The most well-known of these closed-loop strategies is called “direct air capture.” The strategy attempts to extract carbon dioxide directly from the open atmosphere in order to make use of it.

But direct air capture is a fairly expensive proposition. If carbon dioxide could be captured for $150 or less per ton, ideally much less, and repurposed for sale, direct air capture could become a commercially viable enterprise. Carbon capture facilities would generate enough income to cover their costs.

Carbon Engineering’s pilot plant in Squamish, BC in 2018. Photo courtesy of Carbon Engineering.

Now, a Canada-based company called Carbon Engineering is turning this dream into a reality. Their CO2 extraction machine takes in regular air with a big fan and pushes it through a series of devices that convert the gas to a liquid, then to a solid, then back to a gas for further purification. A secondary process, using hydrogen peroxide, converts that CO2 into a combustible fuel, which could be sold in place of fossil fuels.

Fundamentally, our process has four steps. Each step concentrates the CO2 more. First step is a big fan, it pulls air through. It’s reacts with a chemical and captures 80% of the CO2 out of the air. We take that CO2-rich solution, we precipitate out solid calcium carbonate pellets. We heat those very small pellets up, and out comes the CO2. You can then do two things with it. You can choose to permanently bury it somewhere safely. Now you’ve reduced the overall level of CO2, and that’s carbon negative, or you can make products out of it.

Steve Oldham CEO, Carbon Engineering

So far, Carbon Engineering has reduced the cost of carbon extraction to as low as $94 per ton of CO2, making it an economically viable endeavor.

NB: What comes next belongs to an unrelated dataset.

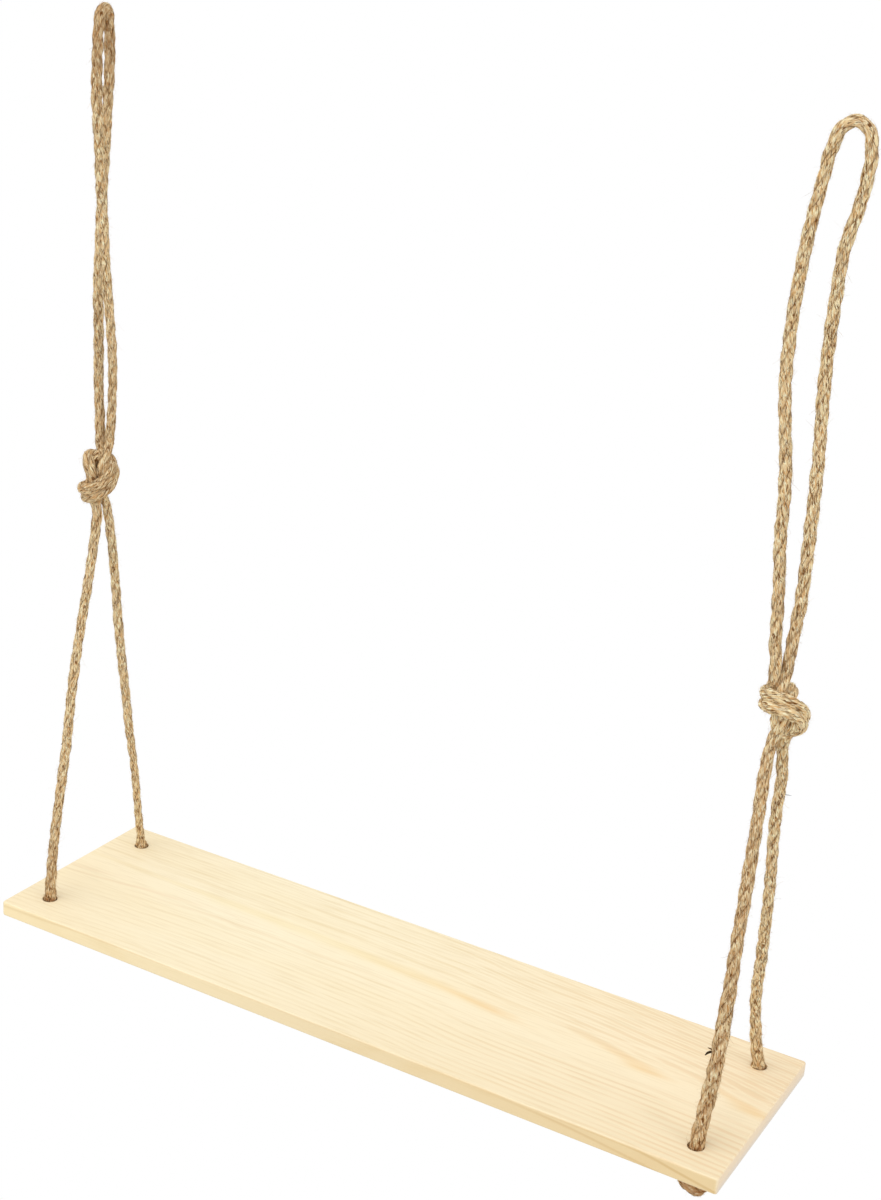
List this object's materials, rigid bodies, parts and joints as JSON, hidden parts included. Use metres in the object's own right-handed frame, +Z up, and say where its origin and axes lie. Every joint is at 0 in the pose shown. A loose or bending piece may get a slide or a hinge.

In the future, Carbon Engineering hopes to build a commercial facility that can capture one million tons of CO2 per year. This is about .002 percent of the amount of carbon we emit annually.

Instead of focusing only on places where carbon is released, like power plants or factories, direct air capture technology is designed to work anywhere. Carbon Engineering says this approach makes their method highly adaptable to different locations as resources, geological features, and economic incentives differ around the world.

Limitless Potential for a New Technology

Converting atmospheric CO2 to a commercial fuel is just one potential application of this technology. With the right economic incentives, this tech could generate net-negative scenarios, in which the carbon is simply buried.

We just announced our first large scale plant in Texas. We’re actually expecting that would be a one megaton atmospheric CO2 plant. That’s the equivalent of 14 million trees in one plant.

Steve Oldham CEO, Carbon Engineering

Scientists at Carbon Engineering are working to develop more facilities with other uses for carbon, such as using it to help drill for oil in west Texas, which is a net-negative carbon process.

Through carbon capture, Carbon Engineering is able to turn CO2 into commercial products, such as the synthetic crude seen above. This has the potential to turn these plants into commercially viable enterprises.

Right now, selling extracted carbon provides funding for the development of this maturing technology. Eventually, Carbon Engineering hopes to transition to a model where burying it is the only option.

But don’t go back to the old ways of liberally spraying your Aqua Net just yet. Pursuing this kind of technology could also create existential threats for humanity. If society gets the notion that CO2 emissions don’t have consequences, based on the assumption that future technology will save us, it could have adverse impacts on our climate response.

Carbon capture might not be the final piece of the climate change puzzle, but it’s one of many necessary solutions to solve the crisis. Carbon removal allows us to reuse the carbon we’ve already emitted, giving humanity a chance to respond to climate change in the most efficient ways.

Ultimately, carbon capture will buy us time, as we build a more sustainable world.